Microsoft could have
taken the well established Windows XP operating system and
freshened up the interface and beefed up security.
Maybe on some technical level, that's exactly what they did.
But the stability and familiarity of the Windows operating
system was nearly eviscerated in the process.
So much ink and bits
and bytes have been spilt on lambasting Microsoft for the
inscrutable Vista system, it's hard to imagine why I would
waste my time with further comment. Well, it's just
such a shock to think Microsoft could be so tone deaf, so
arrogant, to have released Vista, I just can't restrain
myself.
The Vista interface is
pretty to look at. It has glassy, glossy graphics; it
has some really cool new features. Vista even has the
much ballyhooed aero effect, where borders of windows are
somewhat translucent and a user can see through the borders
to whatever lies beneath (or should it be "below"?). It's
neat eye-candy, but it's functionally insignificant...um,
unlike most of the rest of Windows Vista, which is
functionally significant mainly in that it is more than
merely annoying to see how much has changed for no good
reason other than that Microsoft decreed that it could and
should be changed.
If Microsoft had only
mucked around with messed up the graphical interface and
certain user experience issues, it would still be
unforgivable. However, not to be outdone by whatever prior
stupidity Microsoft may have been remembered for, the
brain-trust at Redmond rewrote the core software enough to
make it unstable, buggy and crash prone.

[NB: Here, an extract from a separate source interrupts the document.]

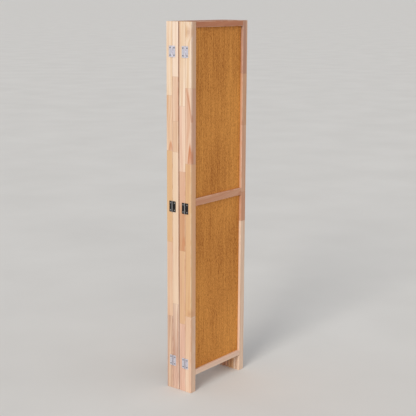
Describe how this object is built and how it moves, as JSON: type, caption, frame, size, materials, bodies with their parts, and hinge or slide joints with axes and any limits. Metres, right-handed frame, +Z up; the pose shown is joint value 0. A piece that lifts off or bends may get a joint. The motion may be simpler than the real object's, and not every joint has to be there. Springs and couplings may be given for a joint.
{
  "type": "folding room divider screen",
  "caption": "Folding room divider screen of framed timber panels with recessed veneered boards, joined by butt hinges in a zigzag and folded shut into a stack standing on its own legs.",
  "frame": {"origin": "middle of the folded stack, on the floor", "axes": "+X along a panel's width, +Y through the stack from the front panel to the rear one, +Z up"},
  "size_m": [0.4164, 0.143, 1.7],
  "materials": {
    "frame_timber": "satin",
    "infill_veneer": "satin",
    "dowel_wood": "matte",
    "zinc_hinge_steel": "satin",
    "black_hinge_steel": "satin",
    "screw_steel": "satin",
    "pin_steel": "satin"
  },
  "bodies": {
    "panel_1": {"hinge_1_2_bottom_leaf_1": "zinc_hinge_steel", "hinge_1_2_middle_leaf_1": "black_hinge_steel", "hinge_1_2_top_leaf_1": "zinc_hinge_steel", "panel_1_bottom_rail": "frame_timber", "panel_1_dowels": "dowel_wood", "panel_1_hinge_screws": "screw_steel", "panel_1_left_stile": "frame_timber", "panel_1_lower_infill": "infill_veneer", "panel_1_middle_rail": "frame_timber", "panel_1_right_stile": "frame_timber", "panel_1_top_rail": "frame_timber", "panel_1_upper_infill": "infill_veneer"},
    "panel_2": {"hinge_1_2_bottom_leaf_2": "zinc_hinge_steel", "hinge_1_2_middle_leaf_2": "black_hinge_steel", "hinge_1_2_pins": "pin_steel", "hinge_1_2_top_leaf_2": "zinc_hinge_steel", "hinge_2_3_bottom_leaf_2": "zinc_hinge_steel", "hinge_2_3_middle_leaf_2": "black_hinge_steel", "hinge_2_3_pins": "pin_steel", "hinge_2_3_top_leaf_2": "zinc_hinge_steel", "panel_2_bottom_rail": "frame_timber", "panel_2_dowels": "dowel_wood", "panel_2_hinge_screws": "screw_steel", "panel_2_left_stile": "frame_timber", "panel_2_lower_infill": "infill_veneer", "panel_2_middle_rail": "frame_timber", "panel_2_right_stile": "frame_timber", "panel_2_top_rail": "frame_timber", "panel_2_upper_infill": "infill_veneer"},
    "panel_3": {"hinge_2_3_bottom_leaf_3": "zinc_hinge_steel", "hinge_2_3_middle_leaf_3": "black_hinge_steel", "hinge_2_3_top_leaf_3": "zinc_hinge_steel", "hinge_3_4_bottom_leaf_3": "zinc_hinge_steel", "hinge_3_4_middle_leaf_3": "black_hinge_steel", "hinge_3_4_top_leaf_3": "zinc_hinge_steel", "panel_3_bottom_rail": "frame_timber", "panel_3_dowels": "dowel_wood", "panel_3_hinge_screws": "screw_steel", "panel_3_left_stile": "frame_timber", "panel_3_lower_infill": "infill_veneer", "panel_3_middle_rail": "frame_timber", "panel_3_right_stile": "frame_timber", "panel_3_top_rail": "frame_timber", "panel_3_upper_infill": "infill_veneer"},
    "panel_4": {"hinge_3_4_bottom_leaf_4": "zinc_hinge_steel", "hinge_3_4_middle_leaf_4": "black_hinge_steel", "hinge_3_4_pins": "pin_steel", "hinge_3_4_top_leaf_4": "zinc_hinge_steel", "panel_4_bottom_rail": "frame_timber", "panel_4_dowels": "dowel_wood", "panel_4_hinge_screws": "screw_steel", "panel_4_left_stile": "frame_timber", "panel_4_lower_infill": "infill_veneer", "panel_4_middle_rail": "frame_timber", "panel_4_right_stile": "frame_timber", "panel_4_top_rail": "frame_timber", "panel_4_upper_infill": "infill_veneer"}
  },
  "joints": [
    {"name": "hinge_3_4", "type": "hinge", "parent": "panel_3", "child": "panel_4", "pos_m": [-0.2056, -0.037, 0.875], "axis": [0, 0, -1], "range_deg": [0, 180]},
    {"name": "hinge_2_3", "type": "hinge", "parent": "panel_3", "child": "panel_2", "pos_m": [0.2056, 0, 0.875], "axis": [0, 0, -1], "range_deg": [0, 180]},
    {"name": "hinge_1_2", "type": "hinge", "parent": "panel_2", "child": "panel_1", "pos_m": [-0.2056, 0.037, 0.875], "axis": [0, 0, 1], "range_deg": [0, 180]}
  ]
}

This corporate
misstep is akin to the kid in school who wasn't just an
idiot, he delighted in reminding everyone that he was an
idiot, but he apologized for being an idiot and appeared all
the more an idiot because of his ill-timed and idiotic
apologies. </rant>
There now, I feel a
little better. And I didn't even have to drill down on
specific issues.
Update, July 2009.
Now, some two years after Microsoft sold the world a room
without a view (not unlike Expedia, Hotels.com, Travelocity
et al., but that's another rant), Gates, Balmer & Co. have
released Service Pack 2 for Windows Vista, which has finally
put enough functionality issues to bed that Vista is a
stable operating system and worth your consideration.
Oh, but wait, didn't I hear something about Windows 7 being
just around the corner? So I guess, like Ms. Honeychurch,
we'll all go back to Florence, hoping this time to get a
room with a view. However, unlike Ms. Honeychurch, we won't
be blissed-out having eloped with our new love, so we
will care if the next trip leaves us looking out the
window at a crumbling Tuscan wall.
“Let’s face it, there’s only one thing you can clean with
dry paper.”
– from a
C|Net review of the Toto Washlet S300, a bolt on
bidet for the executive washroom. You will note
that this quote no longer appears on the C|Net site.
I'm sure someone got called on the carpet for permitting
this quote up in the first place.
Copyright
© 2011 Ashe
Lockhart. All rights reserved.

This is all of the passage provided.